Input rows:
++++
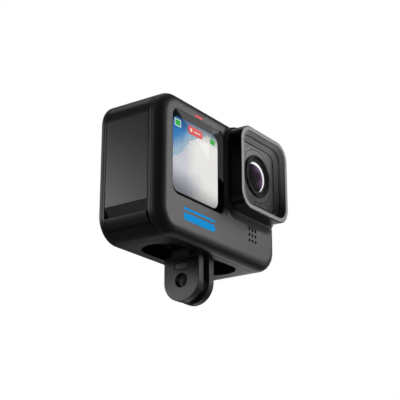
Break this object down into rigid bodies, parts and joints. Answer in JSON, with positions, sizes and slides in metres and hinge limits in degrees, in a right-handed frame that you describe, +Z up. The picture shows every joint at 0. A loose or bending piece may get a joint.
++++
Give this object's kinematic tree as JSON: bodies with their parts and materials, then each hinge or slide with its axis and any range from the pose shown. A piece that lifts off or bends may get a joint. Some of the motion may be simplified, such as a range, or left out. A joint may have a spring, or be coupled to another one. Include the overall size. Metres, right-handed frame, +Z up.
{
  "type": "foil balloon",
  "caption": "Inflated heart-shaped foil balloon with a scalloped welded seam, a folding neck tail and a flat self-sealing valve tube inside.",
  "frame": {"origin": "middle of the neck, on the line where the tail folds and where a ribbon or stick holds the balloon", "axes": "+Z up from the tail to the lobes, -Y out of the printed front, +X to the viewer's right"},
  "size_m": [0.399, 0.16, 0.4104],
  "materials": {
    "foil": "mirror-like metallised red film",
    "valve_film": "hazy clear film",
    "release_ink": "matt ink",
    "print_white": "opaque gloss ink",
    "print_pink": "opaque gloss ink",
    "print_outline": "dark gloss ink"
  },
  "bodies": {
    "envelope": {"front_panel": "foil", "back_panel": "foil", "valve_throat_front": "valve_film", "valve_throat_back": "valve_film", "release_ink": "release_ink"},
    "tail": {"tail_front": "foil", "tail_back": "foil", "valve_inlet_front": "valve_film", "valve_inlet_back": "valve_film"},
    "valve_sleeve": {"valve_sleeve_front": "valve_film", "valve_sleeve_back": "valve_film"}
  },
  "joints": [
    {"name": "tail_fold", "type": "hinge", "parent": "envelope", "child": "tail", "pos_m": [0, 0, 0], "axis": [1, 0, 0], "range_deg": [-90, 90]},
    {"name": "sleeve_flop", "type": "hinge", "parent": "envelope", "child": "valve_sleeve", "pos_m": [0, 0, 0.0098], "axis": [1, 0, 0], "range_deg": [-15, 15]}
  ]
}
++++
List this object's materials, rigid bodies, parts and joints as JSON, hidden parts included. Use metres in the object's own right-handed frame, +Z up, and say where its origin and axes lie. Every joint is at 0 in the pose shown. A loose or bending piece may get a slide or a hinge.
++++
Problem statement: Using the records above, find and show each line with the string "from".

Task solution:
Give this object's kinematic tree as JSON: bodies with their parts and materials, then each hinge or slide with its axis and any range from the pose shown. A piece that lifts off or bends may get a joint. Some of the motion may be simplified, such as a range, or left out. A joint may have a spring, or be coupled to another one. Include the overall size. Metres, right-handed frame, +Z up.
  "frame": {"origin": "middle of the neck, on the line where the tail folds and where a ribbon or stick holds the balloon", "axes": "+Z up from the tail to the lobes, -Y out of the printed front, +X to the viewer's right"},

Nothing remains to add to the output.